** begin **

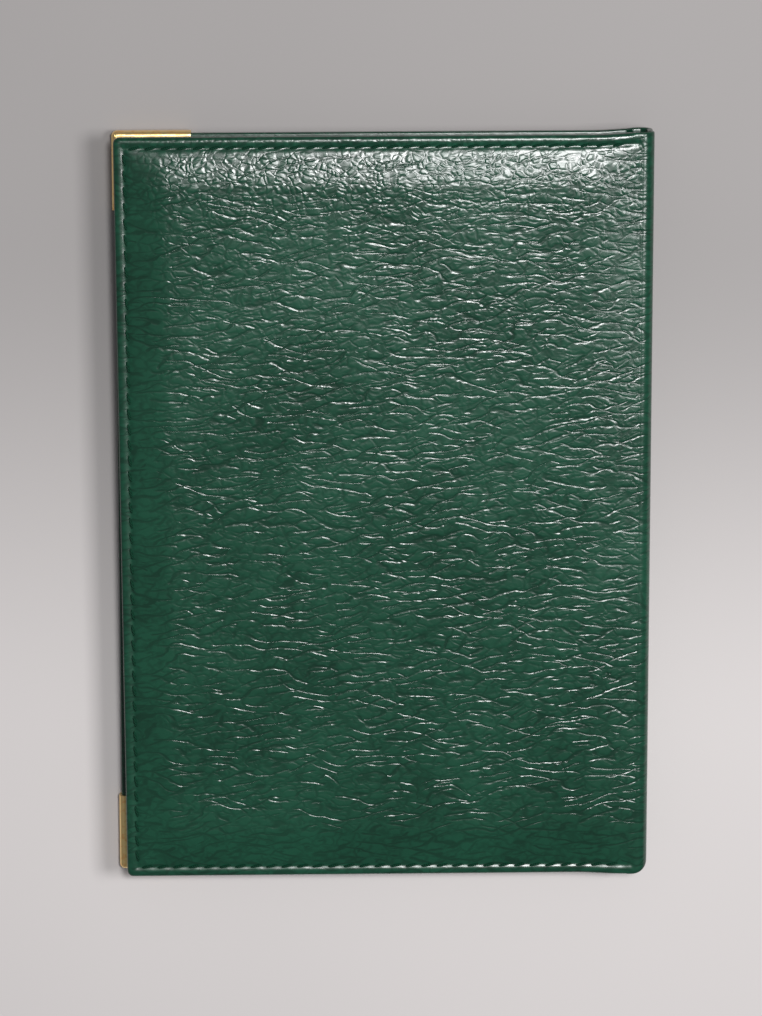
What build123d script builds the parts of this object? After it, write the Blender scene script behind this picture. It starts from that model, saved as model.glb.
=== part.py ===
from build123d import *
import os

# A pocket notebook: a padded leather cover with turned edges, folded round a stapled refill.
# It lies on its front cover, with the back cover on top, the spine on +X and the head on +Y.
# Both covers carry the same layers. The front cover alone has two gilt corners on its fore edge.
# All sizes are in millimetres.

# ---- driving dimensions: the closed notebook ----
COVER_HEIGHT = 143.4      # head to foot
COVER_WIDTH = 100.8       # outside of the spine to the fore edge of the back cover
HEAD_OVERHANG = 0.15      # how much further the front cover reaches at the fore edge, at the head
FOOT_OVERHANG = 1.3       # and at the foot, because the front cover is cut a little out of square
CORNER_RADIUS = 1.2       # plan radius of the fore corners
BOARD_GAP = 2.7           # the board and its infill stop this far before the hinge

# ---- layers of one cover, from the pages outwards ----
LINING = 0.4
TURN_IN = 0.5             # skived leather folded over the edge, level with the infill card
BOARD = 0.6
PADDING = 0.9
LEATHER = 0.7
RIM = LINING + TURN_IN + BOARD + LEATHER      # thickness at the stitched rim
CROWN = RIM + PADDING                         # thickness over the padding
TURN_IN_WIDTH = 9.0
LINING_INSET = 1.2        # from the cover's edge to the lining's edge
PAD_START = 3.0           # from the cover's edge to the foot of the padded slope
PAD_SLOPE = 7.0           # plan width of the padded slope
OUTER_EDGE_ROUND = 0.65
INNER_EDGE_ROUND = 0.35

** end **

Task objective |
Quote exactly the stretch of lines above that starts at the first one and ends at the line with "# All sizes are in millimetres.", and nothing beyond it.

Answer to this exercise |
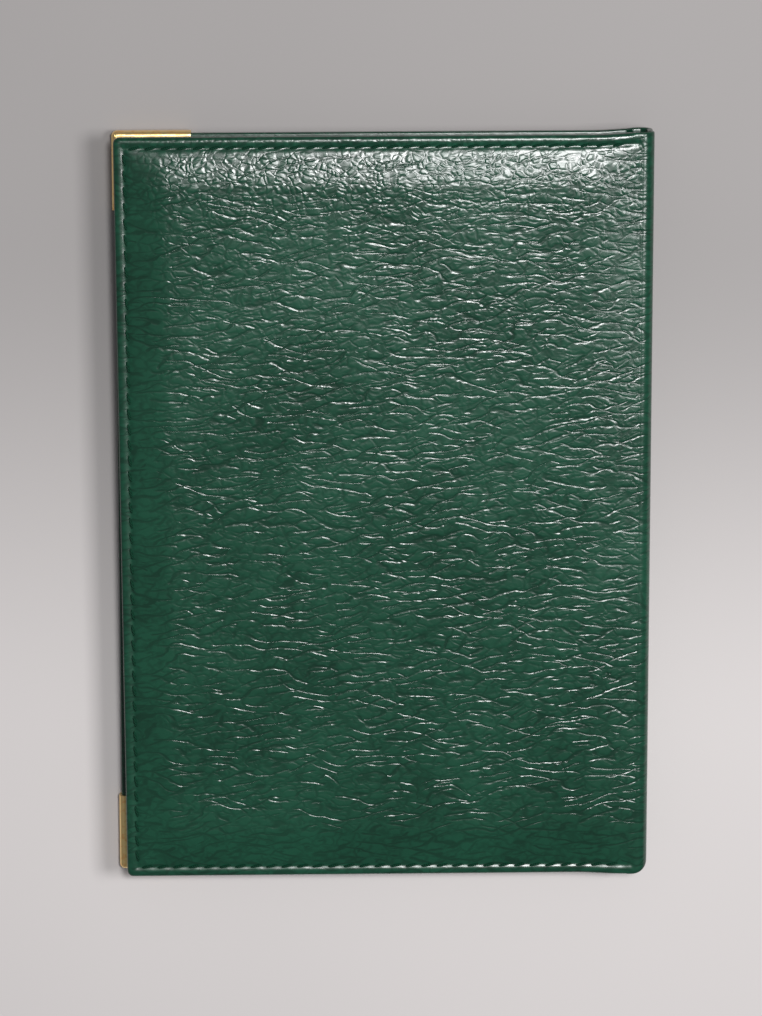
What build123d script builds the parts of this object? After it, write the Blender scene script behind this picture. It starts from that model, saved as model.glb.
=== part.py ===
from build123d import *
import os

# A pocket notebook: a padded leather cover with turned edges, folded round a stapled refill.
# It lies on its front cover, with the back cover on top, the spine on +X and the head on +Y.
# Both covers carry the same layers. The front cover alone has two gilt corners on its fore edge.
# All sizes are in millimetres.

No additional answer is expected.